Bardhan and Diane Coyle think some of the results we quote could be explained by standard economics. We agree that standard economics has considerable explanatory power. Incentives and information matter across contexts and culture, as economists have long believed.

But there are patterns of behavior that standard models fail to explain. Coyle points out that the poor are often cash and credit constrained, and indeed, as we note, these constraints may be important factors affecting investments in health and education. Yet limited cash and credit cannot explain, for example, the demand for commitment devices. These devices help people lock their future selves into a behavior that is good for the long run but has short-term costs. Randomized evaluations have found a demand for commitment in many contexts—from the United States, to Kenya, to the Philippines.

Evaluation and Policy
Jishnu Das, Shantayanan Devarajan, and Jeffrey Hammer raise the important point that we cannot make policy recommendations without welfare economics. Indeed the studies of fertilizer use and recent work on water combine randomized evaluations with models that can be used to formally examine welfare issues.

Welfare economics gets harder in a world of irrational economic behavior, where, for instance, preferences are not necessarily consistent over time. But if people’s preferences are indeed inconsistent, it is important to know that, and to figure out how to do welfare economics in such circumstances.

Das, Devarajan, and Hammer also argue that we cannot subsidize everything. However, welfare economics provides a strong prima facie case for heavily subsidizing products such as vaccines, mosquito nets, water treatment, and de-worming medicine that fight infectious disease: to the extent that the products work, they provide benefits that go beyond the user. Contrary to Das, Devarajan, and Hammer’s implication, multiple medical studies have demonstrated not only that mosquito nets are effective in protecting users, but also that they aid those in the vicinity by killing malarial mosquitoes. Subsidies for basic education may be similarly justified in terms of societies’ concern for public welfare.

Das, Devarajan, and Hammer note that governments often perform badly. Many researchers are now using randomized evaluations to examine the impact of various reforms on government operations, looking at issues from corruption to teacher incentives and community control of schools. One colleague is examining whether service-delivery systems are less effective when delivery is free. Indeed the finding—cited by Das, Devarajan, and Hammer—that efforts to curb nurse absenteeism in India failed was produced by a randomized evaluation. More generally, only one type of randomized control trial asks, “if implementation is close to perfect, will this program change peoples’ lives?” Another asks, “if implementation is typically messy, is the program still effective at improving lives?”

A separate issue is that politicians may not implement certain policies, even if they are desirable. Surely that is true. Studies showing the benefits of school choice may not induce a politician dependent on the support of teachers’ unions to implement education reforms. But politicians are sometimes open to making changes based on evidence. Conditional cash transfers spread rapidly from Mexico to more than 30 countries, likely helped by the solid evidence of impact produced by randomized evaluations.

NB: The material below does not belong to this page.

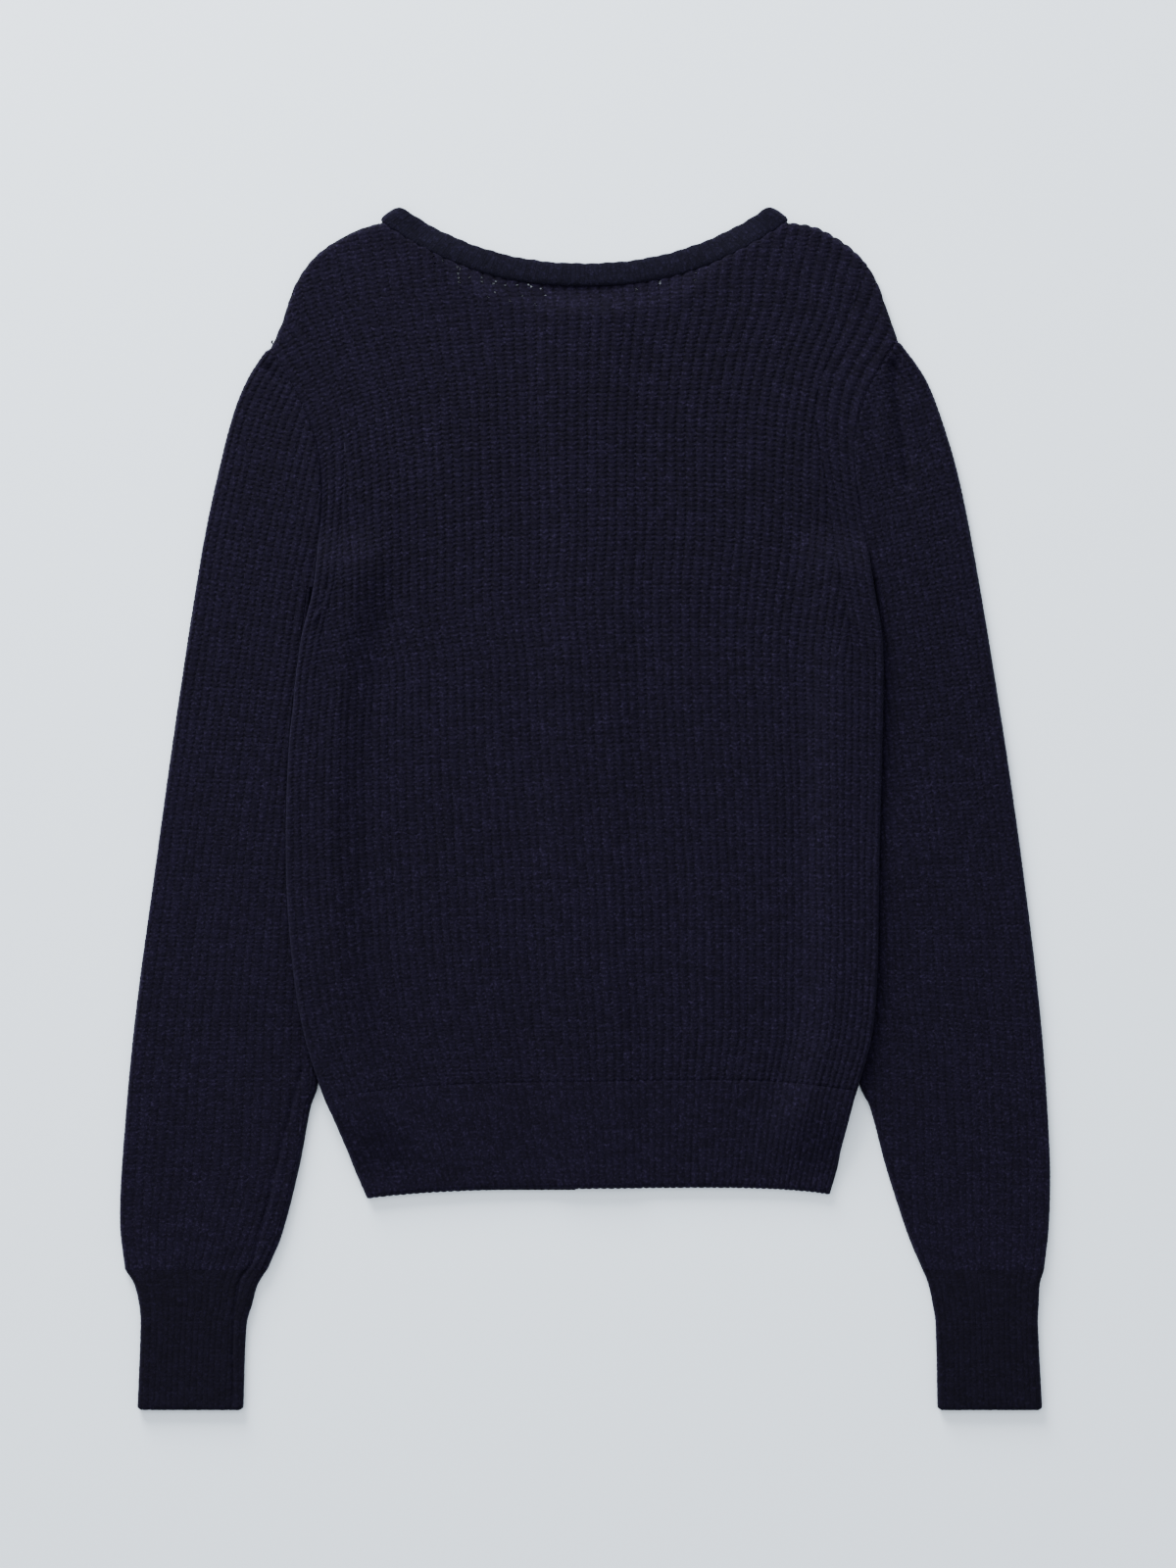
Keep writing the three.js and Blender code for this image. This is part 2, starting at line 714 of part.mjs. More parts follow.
for (const side of ["left", "right"]) {
  add(`sleeve_${side}`, sleeve(side), BODY_NAVY);
  add(`cuff_${side}`, cuff(side), BODY_NAVY);
}

add("neckband", neckband(), BAND_NAVY);
add("buttonhole_band", buttonholeBand(), BAND_NAVY);
add("button_band", bandStrip(BUTTONHOLE_BAND_WALL + LAYER_GAP, BUTTON_BAND_WALL), BAND_NAVY);
buttonHeights.forEach((y, i) => {
  const mesh = add(`button_${i + 1}`, disc(BUTTON_RADIUS, BUTTON_THICKNESS), BUTTON_NAVY, 0.4);
  mesh.position.set(bodyMiddle(y), y, 0);
});

export default cardigan;
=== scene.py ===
# %% [markdown]
# # A rib-knit cardigan, laid flat with its back up
#
# The garment is navy wool in a chunky rib. Its fronts lie on the table, its back lies on them,
# and each side of the body lies on the inner edge of a sleeve. Every knitted piece of the real
# cardigan is a grid here, whose columns run along the ribs and whose rows are courses.

# %% The fixed frame
import math

import bmesh
import bpy
import numpy as np
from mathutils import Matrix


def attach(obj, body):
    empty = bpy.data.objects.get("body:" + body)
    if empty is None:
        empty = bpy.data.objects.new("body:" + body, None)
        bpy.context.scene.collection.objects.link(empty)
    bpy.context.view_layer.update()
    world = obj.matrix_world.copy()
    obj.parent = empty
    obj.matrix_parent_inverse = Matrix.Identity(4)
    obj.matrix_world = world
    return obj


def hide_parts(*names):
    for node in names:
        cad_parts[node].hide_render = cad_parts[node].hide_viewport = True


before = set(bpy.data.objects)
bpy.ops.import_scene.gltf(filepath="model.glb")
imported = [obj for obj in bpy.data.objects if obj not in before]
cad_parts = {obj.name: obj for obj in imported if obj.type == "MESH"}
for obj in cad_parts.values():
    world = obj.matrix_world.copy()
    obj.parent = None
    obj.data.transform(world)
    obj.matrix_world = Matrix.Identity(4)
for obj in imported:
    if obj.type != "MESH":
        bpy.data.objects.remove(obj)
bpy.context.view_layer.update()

MM = 0.001

# %% [markdown]
# ## Camera, table and light
#
# The garment is seen from straight above, by a long lens that keeps the whole at one scale. The
# light is broad and soft, from the upper left in a pale room, so that each rib and each edge has
# a faint shadow below it and to its right.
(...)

Moreover, as we have emphasized, relatively small, politically non-controversial changes in program design— such as auto-enrollment in a retirement program—sometimes have big impacts.

As we write, the government of Bihar, in eastern India, is implementing an ambitious program of free, school-based de-worming for nearly 10 million children, based on evidence accumulated through randomized evaluations. We do not yet know how well implementation will go in Bihar, but last year’s equivalent program in Kenya reached 3.5 million children. Good evidence can translate into concerted action.